- [Stated exercise] Repeat each line word for word.
________________
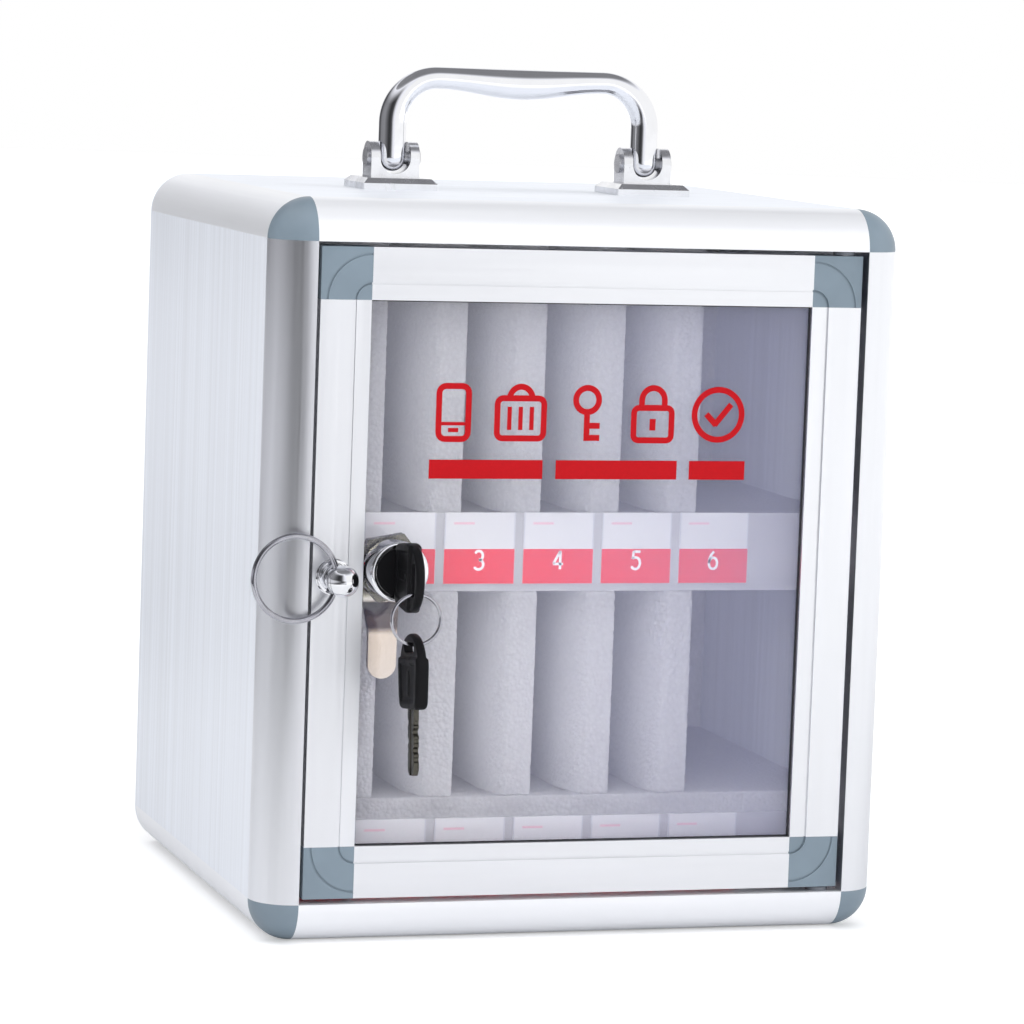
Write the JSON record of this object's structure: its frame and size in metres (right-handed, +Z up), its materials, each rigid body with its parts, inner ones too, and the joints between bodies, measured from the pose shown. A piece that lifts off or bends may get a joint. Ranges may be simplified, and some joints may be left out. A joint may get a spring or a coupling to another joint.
{
  "type": "cell phone locker box",
  "caption": "Table-top locker for cell phones: aluminium-edged case with numbered foam bays behind a framed clear door, with cam lock, keys on a ring, pull ring and folding handle.",
  "frame": {"origin": "centre of the base on the table", "axes": "X to the right as seen from the front, Y to the back, Z up; the door faces -Y"},
  "size_m": [0.2572, 0.2564, 0.3296],
  "materials": {
    "edge_profile": "satin",
    "case_panel": "satin",
    "corner_plastic": "satin",
    "foam": "matte",
    "shelf_board": "matte",
    "label_board": "satin",
    "label_card": "matte",
    "door_profile": "satin",
    "clear_pane": "polished",
    "black_rubber": "matte",
    "bright_chrome": "polished",
    "black_plastic": "satin",
    "bare_steel": "satin",
    "cam_plating": "satin",
    "key_metal": "satin",
    "bush_plastic": "satin"
  },
  "bodies": {
    "casing": {"front_post_left": "edge_profile", "front_post_right": "edge_profile", "front_rail_top": "edge_profile", "front_rail_bottom": "edge_profile", "depth_rail_top_left": "edge_profile", "depth_rail_top_right": "edge_profile", "depth_rail_bottom_left": "edge_profile", "depth_rail_bottom_right": "edge_profile", "corner_block_top_left": "corner_plastic", "corner_block_top_right": "corner_plastic", "corner_block_bottom_left": "corner_plastic", "corner_block_bottom_right": "corner_plastic", "side_panel_left": "case_panel", "side_panel_right": "case_panel", "top_panel": "case_panel", "bottom_panel": "case_panel", "back_panel": "case_panel", "back_screws": "bare_steel", "foam_base_lower": "foam", "foam_ribs_lower": "foam", "shelf": "shelf_board", "foam_base_upper": "foam", "foam_ribs_upper": "foam", "label_strip_lower": "label_board", "label_strip_upper": "label_board", "label_cards": "label_card", "hinge_bushes": "bush_plastic", "hinge_pins": "bare_steel", "handle_bracket_left": "bright_chrome", "handle_bracket_right": "bright_chrome", "handle_screws": "bare_steel", "handle_pins": "bare_steel"},
    "door": {"door_stile_left": "door_profile", "door_stile_right": "door_profile", "door_rail_top": "door_profile", "door_rail_bottom": "door_profile", "door_corner_top_left": "corner_plastic", "door_corner_top_right": "corner_plastic", "door_corner_bottom_left": "corner_plastic", "door_corner_bottom_right": "corner_plastic", "pane": "clear_pane", "gasket": "black_rubber", "knob": "bright_chrome", "knob_screw": "bare_steel", "lock_body": "bright_chrome", "lock_nut": "bare_steel"},
    "lock_core": {"lock_plug": "bare_steel", "lock_face": "black_plastic", "cam": "cam_plating", "cam_screw": "bare_steel"},
    "key_in_lock": {"key_head_1": "black_plastic", "key_blade_1": "key_metal"},
    "key_loop": {"key_ring": "bright_chrome"},
    "hanging_key": {"key_head_2": "black_plastic", "key_blade_2": "key_metal"},
    "knob_loop": {"pull_ring": "bright_chrome"},
    "handle": {"bail": "bright_chrome"}
  },
  "joints": [
    {"name": "door_hinge", "type": "hinge", "parent": "casing", "child": "door", "pos_m": [0.101, -0.101, 0.1405], "axis": [0, 0, 1], "range_deg": [0, 110]},
    {"name": "lock_turn", "type": "hinge", "parent": "door", "child": "lock_core", "pos_m": [-0.0755, -0.0987, 0.1425], "axis": [0, 1, 0], "range_deg": [0, 90]},
    {"name": "key_slide", "type": "slide", "parent": "lock_core", "child": "key_in_lock", "axis": [0, -1, 0], "range_m": [0, 0.03]},
    {"name": "key_loop_swing", "type": "hinge", "parent": "key_in_lock", "child": "key_loop", "pos_m": [-0.0755, -0.136, 0.13267], "axis": [0, 1, 0], "range_deg": [-90, 0]},
    {"name": "hanging_key_swing", "type": "hinge", "parent": "key_loop", "child": "hanging_key", "pos_m": [-0.0755, -0.136, 0.11852], "axis": [1, 0, 0], "range_deg": [-60, 30]},
    {"name": "knob_loop_swing", "type": "hinge", "parent": "door", "child": "knob_loop", "pos_m": [-0.0993, -0.1103, 0.14], "axis": [0, 0, 1], "range_deg": [0, 100]},
    {"name": "handle_swing", "type": "hinge", "parent": "casing", "child": "handle", "pos_m": [0, 0, 0.2932], "axis": [1, 0, 0], "range_deg": [-90, 90]}
  ],
  "couplings": [
    {"joint": "key_loop_swing", "follows": "lock_turn", "ratio": -1}
  ]
}
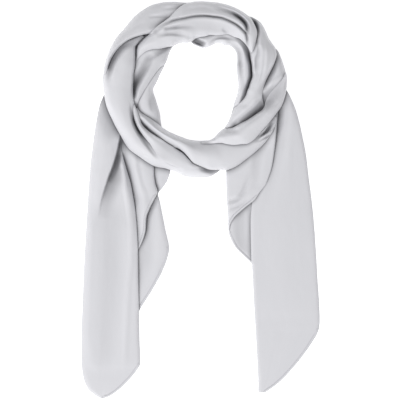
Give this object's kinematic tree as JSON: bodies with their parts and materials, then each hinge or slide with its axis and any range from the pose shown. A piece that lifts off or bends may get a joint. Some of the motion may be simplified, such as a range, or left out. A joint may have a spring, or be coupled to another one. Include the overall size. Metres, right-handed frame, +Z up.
{
  "type": "neckerchief",
  "caption": "Large satin neckerchief, folded on the bias and wound into a two-strand loop with two long tails, laid flat.",
  "frame": {"origin": "on the surface it lies on, under the middle of its outline", "axes": "+Y from the two tails to the loop, +X to the right of someone looking down at it, +Z up from the surface"},
  "size_m": [0.3295, 0.5489, 0.028],
  "materials": {
    "satin": "pale silver-grey satin with a soft sheen"
  },
  "bodies": {
    "root": {"left_tail_back": "satin", "right_tail_back": "satin", "left_tail_middle": "satin", "right_tail_front": "satin", "left_tail_front": "satin", "right_tail_inner": "satin", "loop_inner_right": "satin", "loop_inner_left": "satin", "loop_right_under": "satin", "loop_right_over": "satin", "loop_left_under": "satin", "loop_left_over": "satin", "loop_top_left": "satin", "loop_top": "satin", "loop_front": "satin", "loop_front_fold": "satin", "loop_right_front": "satin"}
  },
  "joints": []
}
________________
- [Solution for this problem]
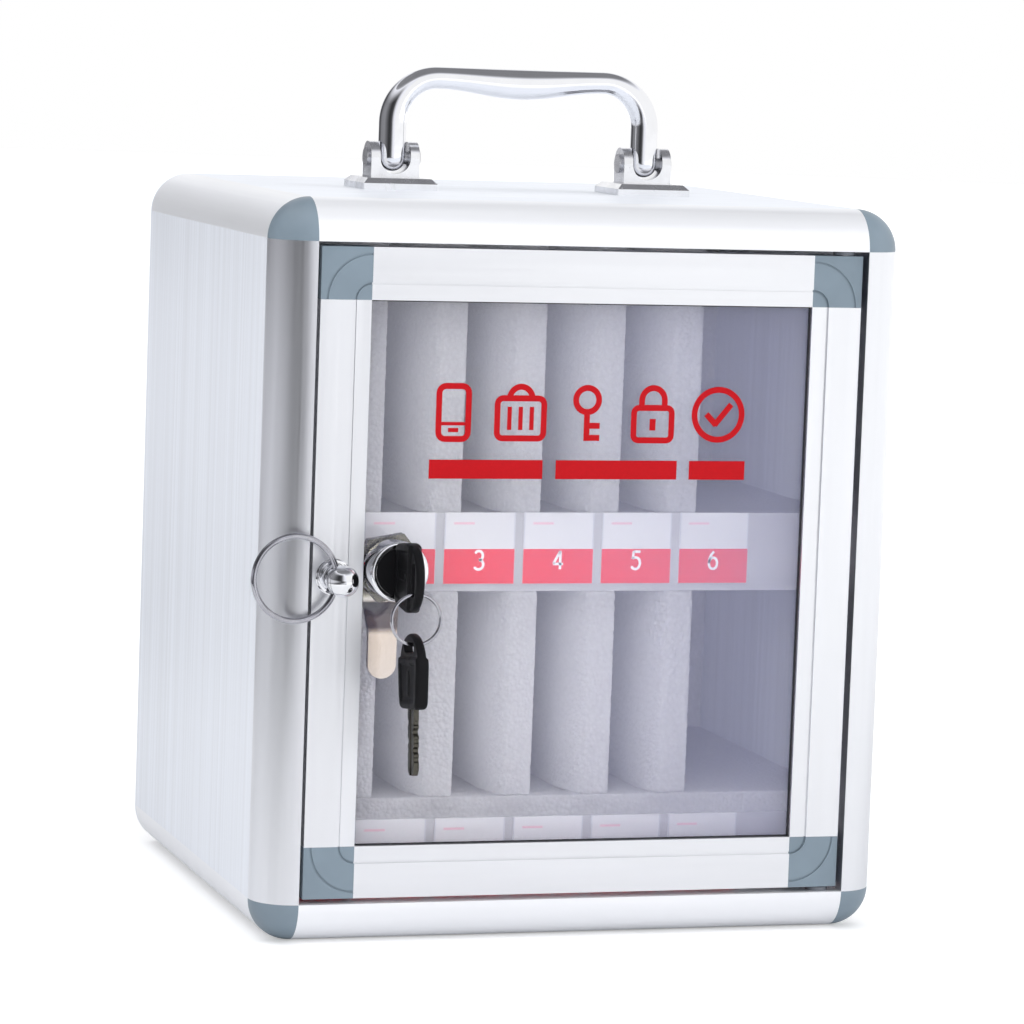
Write the JSON record of this object's structure: its frame and size in metres (right-handed, +Z up), its materials, each rigid body with its parts, inner ones too, and the joints between bodies, measured from the pose shown. A piece that lifts off or bends may get a joint. Ranges may be simplified, and some joints may be left out. A joint may get a spring or a coupling to another joint.
{
  "type": "cell phone locker box",
  "caption": "Table-top locker for cell phones: aluminium-edged case with numbered foam bays behind a framed clear door, with cam lock, keys on a ring, pull ring and folding handle.",
  "frame": {"origin": "centre of the base on the table", "axes": "X to the right as seen from the front, Y to the back, Z up; the door faces -Y"},
  "size_m": [0.2572, 0.2564, 0.3296],
  "materials": {
    "edge_profile": "satin",
    "case_panel": "satin",
    "corner_plastic": "satin",
    "foam": "matte",
    "shelf_board": "matte",
    "label_board": "satin",
    "label_card": "matte",
    "door_profile": "satin",
    "clear_pane": "polished",
    "black_rubber": "matte",
    "bright_chrome": "polished",
    "black_plastic": "satin",
    "bare_steel": "satin",
    "cam_plating": "satin",
    "key_metal": "satin",
    "bush_plastic": "satin"
  },
  "bodies": {
    "casing": {"front_post_left": "edge_profile", "front_post_right": "edge_profile", "front_rail_top": "edge_profile", "front_rail_bottom": "edge_profile", "depth_rail_top_left": "edge_profile", "depth_rail_top_right": "edge_profile", "depth_rail_bottom_left": "edge_profile", "depth_rail_bottom_right": "edge_profile", "corner_block_top_left": "corner_plastic", "corner_block_top_right": "corner_plastic", "corner_block_bottom_left": "corner_plastic", "corner_block_bottom_right": "corner_plastic", "side_panel_left": "case_panel", "side_panel_right": "case_panel", "top_panel": "case_panel", "bottom_panel": "case_panel", "back_panel": "case_panel", "back_screws": "bare_steel", "foam_base_lower": "foam", "foam_ribs_lower": "foam", "shelf": "shelf_board", "foam_base_upper": "foam", "foam_ribs_upper": "foam", "label_strip_lower": "label_board", "label_strip_upper": "label_board", "label_cards": "label_card", "hinge_bushes": "bush_plastic", "hinge_pins": "bare_steel", "handle_bracket_left": "bright_chrome", "handle_bracket_right": "bright_chrome", "handle_screws": "bare_steel", "handle_pins": "bare_steel"},
    "door": {"door_stile_left": "door_profile", "door_stile_right": "door_profile", "door_rail_top": "door_profile", "door_rail_bottom": "door_profile", "door_corner_top_left": "corner_plastic", "door_corner_top_right": "corner_plastic", "door_corner_bottom_left": "corner_plastic", "door_corner_bottom_right": "corner_plastic", "pane": "clear_pane", "gasket": "black_rubber", "knob": "bright_chrome", "knob_screw": "bare_steel", "lock_body": "bright_chrome", "lock_nut": "bare_steel"},
    "lock_core": {"lock_plug": "bare_steel", "lock_face": "black_plastic", "cam": "cam_plating", "cam_screw": "bare_steel"},
    "key_in_lock": {"key_head_1": "black_plastic", "key_blade_1": "key_metal"},
    "key_loop": {"key_ring": "bright_chrome"},
    "hanging_key": {"key_head_2": "black_plastic", "key_blade_2": "key_metal"},
    "knob_loop": {"pull_ring": "bright_chrome"},
    "handle": {"bail": "bright_chrome"}
  },
  "joints": [
    {"name": "door_hinge", "type": "hinge", "parent": "casing", "child": "door", "pos_m": [0.101, -0.101, 0.1405], "axis": [0, 0, 1], "range_deg": [0, 110]},
    {"name": "lock_turn", "type": "hinge", "parent": "door", "child": "lock_core", "pos_m": [-0.0755, -0.0987, 0.1425], "axis": [0, 1, 0], "range_deg": [0, 90]},
    {"name": "key_slide", "type": "slide", "parent": "lock_core", "child": "key_in_lock", "axis": [0, -1, 0], "range_m": [0, 0.03]},
    {"name": "key_loop_swing", "type": "hinge", "parent": "key_in_lock", "child": "key_loop", "pos_m": [-0.0755, -0.136, 0.13267], "axis": [0, 1, 0], "range_deg": [-90, 0]},
    {"name": "hanging_key_swing", "type": "hinge", "parent": "key_loop", "child": "hanging_key", "pos_m": [-0.0755, -0.136, 0.11852], "axis": [1, 0, 0], "range_deg": [-60, 30]},
    {"name": "knob_loop_swing", "type": "hinge", "parent": "door", "child": "knob_loop", "pos_m": [-0.0993, -0.1103, 0.14], "axis": [0, 0, 1], "range_deg": [0, 100]},
    {"name": "handle_swing", "type": "hinge", "parent": "casing", "child": "handle", "pos_m": [0, 0, 0.2932], "axis": [1, 0, 0], "range_deg": [-90, 90]}
  ],
  "couplings": [
    {"joint": "key_loop_swing", "follows": "lock_turn", "ratio": -1}
  ]
}
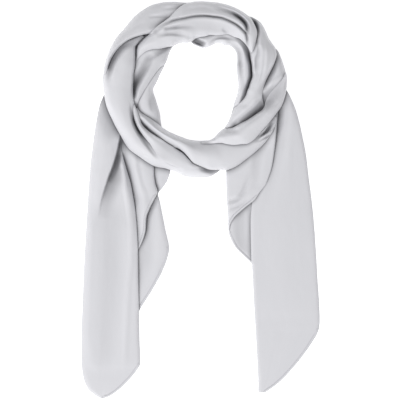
Give this object's kinematic tree as JSON: bodies with their parts and materials, then each hinge or slide with its axis and any range from the pose shown. A piece that lifts off or bends may get a joint. Some of the motion may be simplified, such as a range, or left out. A joint may have a spring, or be coupled to another one. Include the overall size. Metres, right-handed frame, +Z up.
{
  "type": "neckerchief",
  "caption": "Large satin neckerchief, folded on the bias and wound into a two-strand loop with two long tails, laid flat.",
  "frame": {"origin": "on the surface it lies on, under the middle of its outline", "axes": "+Y from the two tails to the loop, +X to the right of someone looking down at it, +Z up from the surface"},
  "size_m": [0.3295, 0.5489, 0.028],
  "materials": {
    "satin": "pale silver-grey satin with a soft sheen"
  },
  "bodies": {
    "root": {"left_tail_back": "satin", "right_tail_back": "satin", "left_tail_middle": "satin", "right_tail_front": "satin", "left_tail_front": "satin", "right_tail_inner": "satin", "loop_inner_right": "satin", "loop_inner_left": "satin", "loop_right_under": "satin", "loop_right_over": "satin", "loop_left_under": "satin", "loop_left_over": "satin", "loop_top_left": "satin", "loop_top": "satin", "loop_front": "satin", "loop_front_fold": "satin", "loop_right_front": "satin"}
  },
  "joints": []
}